We have a couple of reports out today that seem to indicate otherwise. As first reported in the UK based international Arabic daily paper Asharq Alawsat and picked up by Raw Story and the Pakistani Daily Times, we have news that:
representatives from the Iraqi insurgency met with Zalmay Khalilzad, the US ambassador in Iraq earlier this year in the Jordanian capital of Amman.
The report went on to indicate that there were approximately 7 meetings, and that the Iraqis broke off talks recently.
If this is true (which it appears to be), then it could be a good sign that there is some sort of dialogue about withdrawing troops and figuring out how to maneuver out of this mess that Chimpy and Rummy put the world in. However, the fact that talks broke off obviously isn't a good sign, despite the fact that (I believe I read somewhere a year or so ago) this isn't the first round of talks that were held with the Sunnis in order to come up with some sort of plan over and above the current non-plan.
According to the source:
"We took part in a series of meetings with the US ambassador, beginning on 16 January first in Amman and later in Baghdad, outside the Green Zone. In total, seven meetings were held, three before a week of enforced calm on 6 February and four afterwards."
The source admitted that the meetings were held through an intermediary "an Iraqi leader who we trust and who has good relations with the US administration."
By taking part in the talks, the insurgents had aimed at reaching an agreement to ensure US troops withdrew from Iraq and the country remained united, without foreign countries meddling in its affairs, the source said.
"The US administration had to implement a number of commitments during the period of enforced calm in order for the ceasefire to continue, until the formation of an Iraqi government. But the US administration did not carry out its commitments and the Iraqi resistance resumed its activities."

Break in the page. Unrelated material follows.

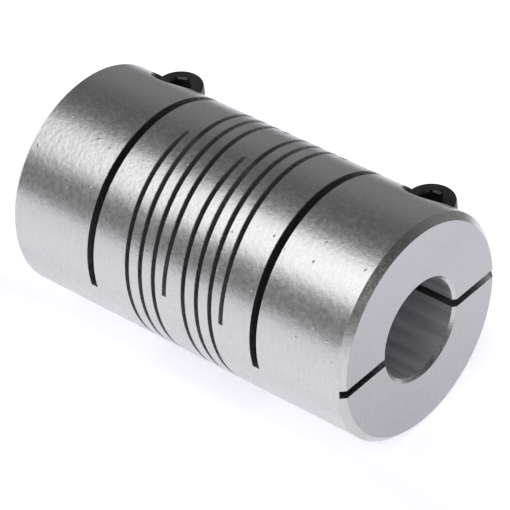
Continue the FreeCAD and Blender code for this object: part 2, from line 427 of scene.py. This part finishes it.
# ---------------------------------------------------------------- exact shading
def exact_normals(thing):
    """Gives turned surfaces the normals of their true shape, about the X axis or a screw's axis."""
    mesh = thing.data
    count = len(mesh.loops)
    points = np.empty(len(mesh.vertices) * 3)
    mesh.vertices.foreach_get("co", points)
    points = points.reshape(-1, 3)
    corner = np.empty(count, int)
    mesh.loops.foreach_get("vertex_index", corner)
    faces = len(mesh.polygons)
    normal = np.empty(faces * 3)
    mesh.polygons.foreach_get("normal", normal)
    normal = normal.reshape(-1, 3)
    centre = np.empty(faces * 3)
    mesh.polygons.foreach_get("center", centre)
    centre = centre.reshape(-1, 3)
    sizes = np.empty(faces, int)
    mesh.polygons.foreach_get("loop_total", sizes)
    owner = np.repeat(np.arange(faces), sizes)
    where = points[corner]
    result = normal[owner].copy()

    def about(axis_origin, along, first, second, wanted):
        """Carries a face's normal round an axis to each of its corners."""
        offset = where - axis_origin
        middle = centre - axis_origin
        face_angle = np.arctan2(middle[:, second], middle[:, first])
        corner_angle = np.arctan2(offset[:, second], offset[:, first])
        outward = normal[:, first] * np.cos(face_angle) + normal[:, second] * np.sin(face_angle)
        tangent = -normal[:, first] * np.sin(face_angle) + normal[:, second] * np.cos(face_angle)
        chosen = wanted(tangent, middle)[owner]
        out = outward[owner]
        side = tangent[owner]
        carried = np.zeros_like(result)
        carried[:, along] = normal[owner][:, along]
        carried[:, first] = out * np.cos(corner_angle) - side * np.sin(corner_angle)
        carried[:, second] = out * np.sin(corner_angle) + side * np.cos(corner_angle)
        result[chosen] = carried[chosen]

    def round_the_axis(tangent, middle):
        return np.abs(tangent) < 0.3

    about(np.zeros(3), 0, 1, 2, round_the_axis)
    near = 0.02 * MM
    for sign in SIDES.values():
        axis = np.array([sign * SCREW_X, SCREW_Y, 0.0])

        def wall(tangent, middle):
            distance = np.hypot(middle[:, 0], middle[:, 1])
            in_recess = np.abs(distance - RECESS_R) < near
            in_clearance = np.abs(distance - CLEARANCE_R) < near
            upright_face = (np.abs(normal[:, 2]) < 0.05) & (np.abs(tangent) < 0.2)
            return (in_recess | in_clearance) & upright_face

        about(axis, 2, 0, 1, wall)
    mesh.polygons.foreach_set("use_smooth", np.ones(faces, bool))
    mesh.normals_split_custom_set(result.tolist())
    mesh.update()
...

Many of these commitments were to be followed during a "period of calm", and on first glance, seem somewhat reasonable:
"We had certain primary conditions including a halt to military operations, arrest raids against innocent Iraqis, and the release of prisoners that were arrested unjustly...but they failed to implement their obligations so the Iraqi resistance continued their operations,"
I wonder what went on behind the scenes here. Could it be that there are many who are trying to act in somewhat good faith, only to have Chimpy McThinskin and his band of torturers thwart the efforts so we can build our shiny new Embassy in the heart of Baghdad, as well as all of the brand-spanking new "temporary" military bases there?
Either way, it certainly is interesting to see that there is some sort of negotiating going on, all while there is tough talk about bombing Iran. The discussions seemed to be heading in a favorable direction, at least initially:
"...we continued to meet with the US ambassador and presented a draft memorandum of understanding aimed at achieving a comprehensive solution to the Iraqi crisis. The US side was comfortable with the document despite having a few reservations on a number of points. We were ready to discuss these further with them and we met held two meetings with the US military, according to a request by ambassador Khalilzad. They were attended by a senior US Army commander, the assistant to General George Casey in Iraq."
But since there was no response, talks were broken off last week:
"However, we have yet to receive an answer. We were very surprised by the new Iraqi government, which was based on sectarian considerations. The US side was expected to reply to our memorandum prior to the formation of the new Iraqi government [before late April] and reach an agreement with us. This is why we decided to suspend the talks and we informed the Americans of this in a memorandum on Sunday."
Khalilzad did confirm that there were meetings with people who were affiliated with the "Sunni-dominated insurgency" but didn't say as to whether they were with officials, intermediaries or the insurgent leaders themselves.
Of course, we all know that negotiating with or harboring terrorists is ok if you want it to be. So why should this be any different, except for the little fact that many of the "insurgents" are defending their country from an illegal invasion ordered by a madman criminal who put our brave troops in harm's way without a plan.
At least the insurgents are willing to come to the table. Certainly it is not in the best self serving, perpetual warmongering interest of Bu$hCo and the crime cabal to do so. But what does it matter to them, they are only "supposed to" serve the will of We the People.